Search the material for the string "with" and copy each line where it occurs.

**Data extract**
(begin)

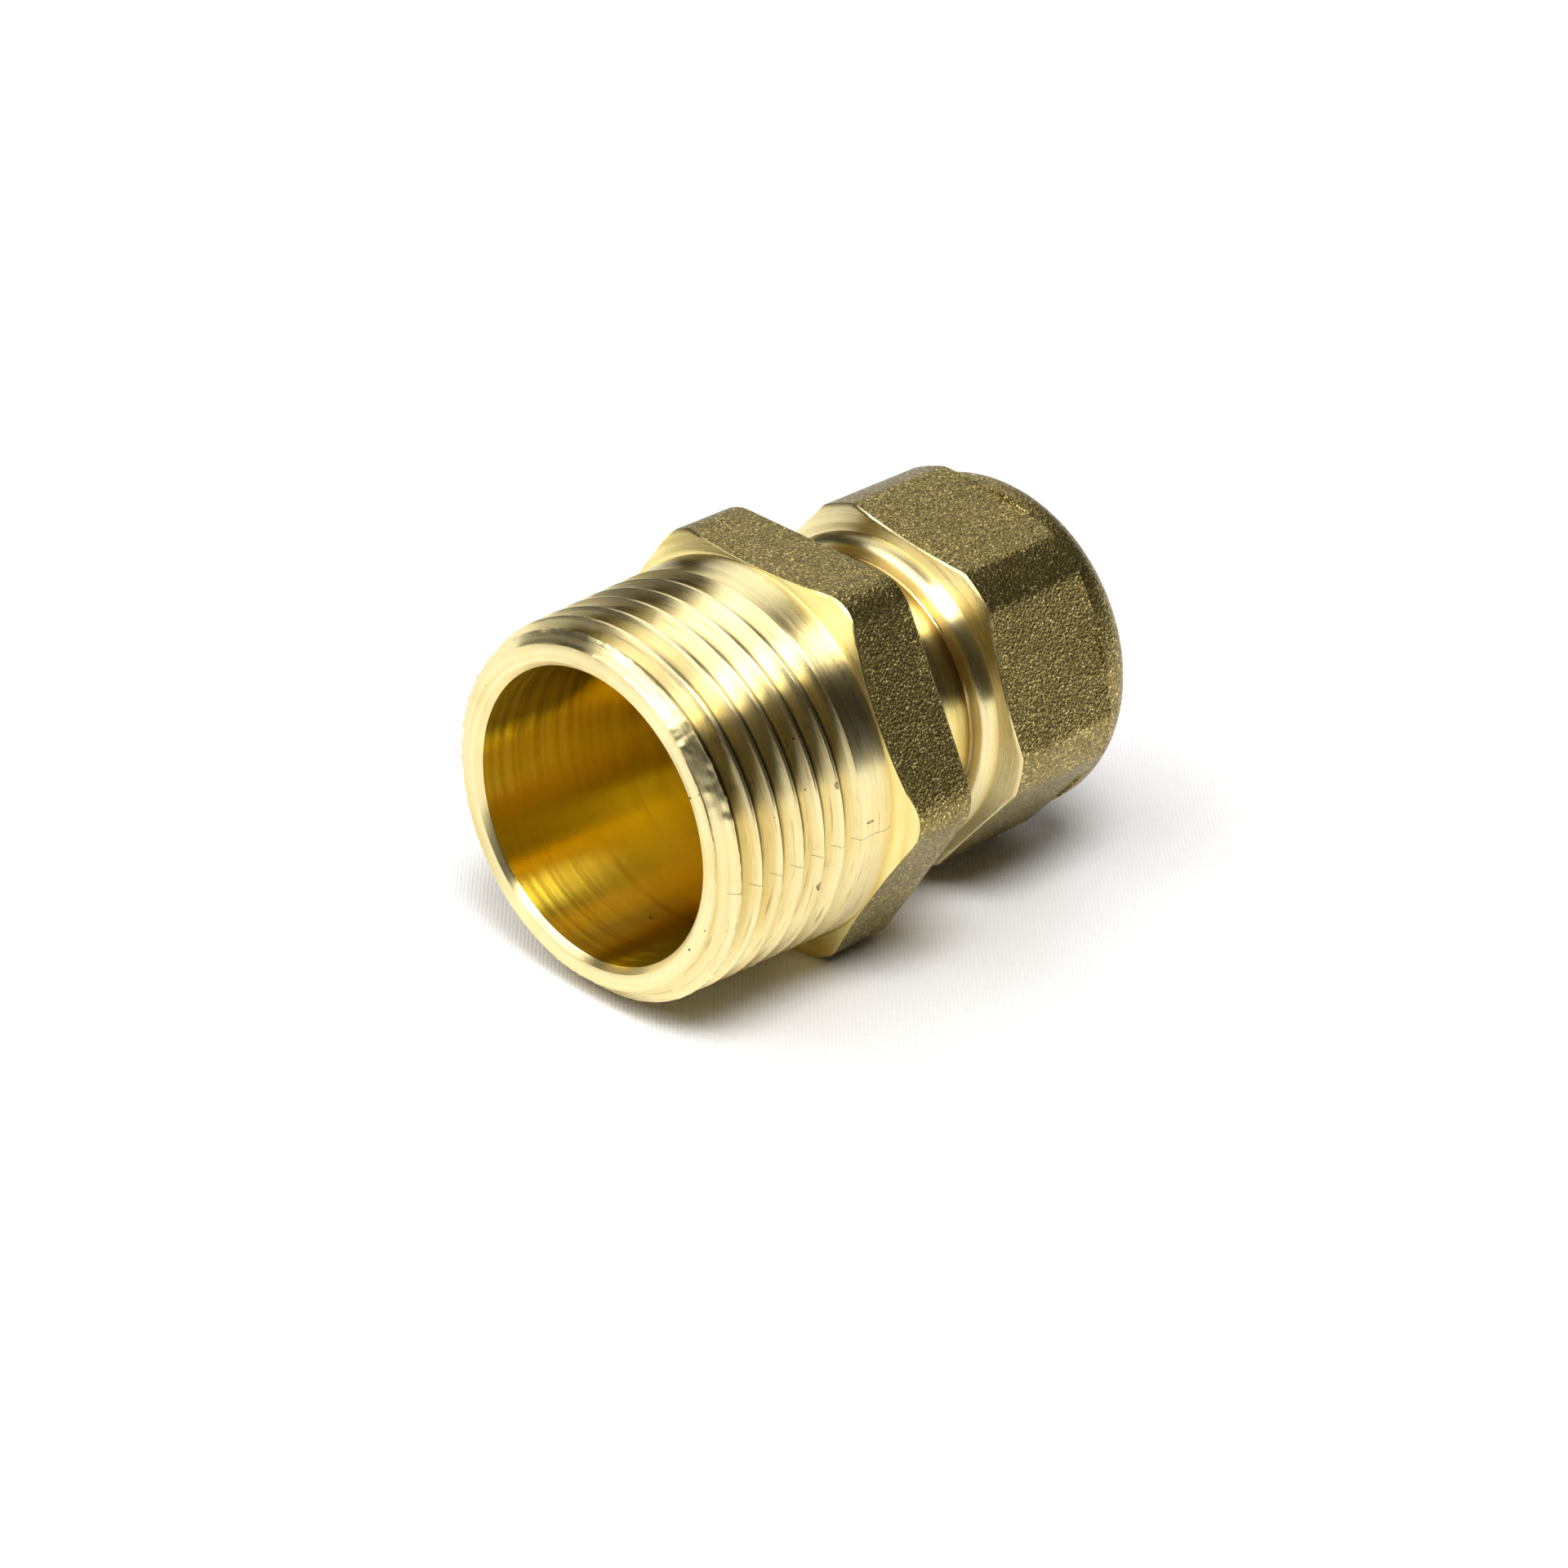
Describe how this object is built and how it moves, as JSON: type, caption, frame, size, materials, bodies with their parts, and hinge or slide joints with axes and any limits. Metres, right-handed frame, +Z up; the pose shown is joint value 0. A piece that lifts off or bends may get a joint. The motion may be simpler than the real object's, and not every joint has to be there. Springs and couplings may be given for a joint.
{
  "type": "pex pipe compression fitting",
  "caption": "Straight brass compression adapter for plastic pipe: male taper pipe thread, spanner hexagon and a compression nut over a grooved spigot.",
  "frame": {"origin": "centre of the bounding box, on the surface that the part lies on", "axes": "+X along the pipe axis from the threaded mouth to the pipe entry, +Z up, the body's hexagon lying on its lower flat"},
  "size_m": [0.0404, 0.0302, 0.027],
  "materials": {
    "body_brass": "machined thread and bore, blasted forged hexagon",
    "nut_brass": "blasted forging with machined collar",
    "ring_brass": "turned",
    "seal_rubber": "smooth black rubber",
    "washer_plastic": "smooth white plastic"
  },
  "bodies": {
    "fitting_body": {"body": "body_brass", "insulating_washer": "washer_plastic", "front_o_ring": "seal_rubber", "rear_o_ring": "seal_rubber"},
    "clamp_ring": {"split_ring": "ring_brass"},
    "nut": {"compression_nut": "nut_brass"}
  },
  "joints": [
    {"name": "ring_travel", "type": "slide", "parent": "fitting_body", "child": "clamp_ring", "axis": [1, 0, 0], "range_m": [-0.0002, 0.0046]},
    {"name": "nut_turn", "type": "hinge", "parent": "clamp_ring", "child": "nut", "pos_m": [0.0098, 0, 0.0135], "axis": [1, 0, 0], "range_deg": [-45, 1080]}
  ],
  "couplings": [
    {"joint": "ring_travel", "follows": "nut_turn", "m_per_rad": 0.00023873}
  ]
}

(end)

**Result for this task**
Describe how this object is built and how it moves, as JSON: type, caption, frame, size, materials, bodies with their parts, and hinge or slide joints with axes and any limits. Metres, right-handed frame, +Z up; the pose shown is joint value 0. A piece that lifts off or bends may get a joint. The motion may be simpler than the real object's, and not every joint has to be there. Springs and couplings may be given for a joint.
    "nut_brass": "blasted forging with machined collar",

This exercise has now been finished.